Foi um baque ouvir tais palavras. Fiquei estática, sem respirar, nem responder. Não sabia exatamente o que sentia, e não conseguiria colocar para fora o sentimento. Era algo forte, mas confuso. Além do mais, me faltaria coragem de ir caso o fizesse.

Então, eu engoli. Absolutamente tudo. O sentimento que transpassou por meu corpo no primeiro beijo, a maneira que meu coração batia feito um tambor quando estávamos perto, o jeito que seu sorriso mexia comigo feito montanha russa. Fui embora com o que queria ter dito entalado na garganta.

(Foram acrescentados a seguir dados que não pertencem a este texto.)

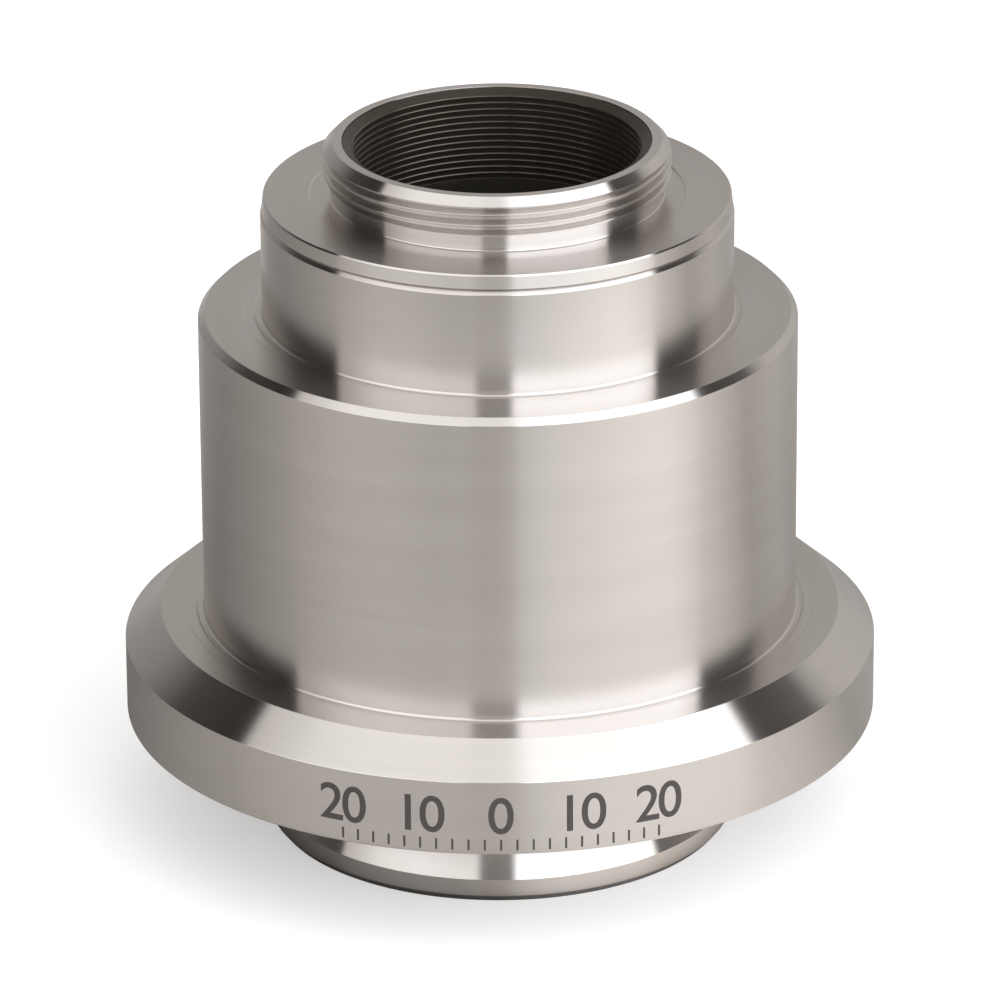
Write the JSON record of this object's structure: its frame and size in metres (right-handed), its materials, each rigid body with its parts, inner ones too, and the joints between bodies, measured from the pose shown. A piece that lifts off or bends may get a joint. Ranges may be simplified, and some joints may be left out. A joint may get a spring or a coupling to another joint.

Vivi sobre migalhas durante anos, até finalmente regressar ao lugar cuja morada sempre me pertenceu.

No entanto, as coisas mudaram, e meu lar não era mais ali. Não havia como chamar o mundo cinzento e cruel, de casa. Nem o governador impiedoso, que um dia me jurou amor, de Peeta.

Havia um campo de guerra, aonde deveria estar Panem. E a culpa era minha.

Agora, com uma espada apontada em riste para mim, eu via a gravidade dos meus erros. Via o que minha partida causou, quando pensei estar poupando todos do desastre que era. Do quanto fiz falta, e o quanto essa falta destruiu quem eu menos gostaria de machucar. Quem agora, sem remorso algum, empunhava a espada para mim.

Tudo porque Peeta não lembrava de mim.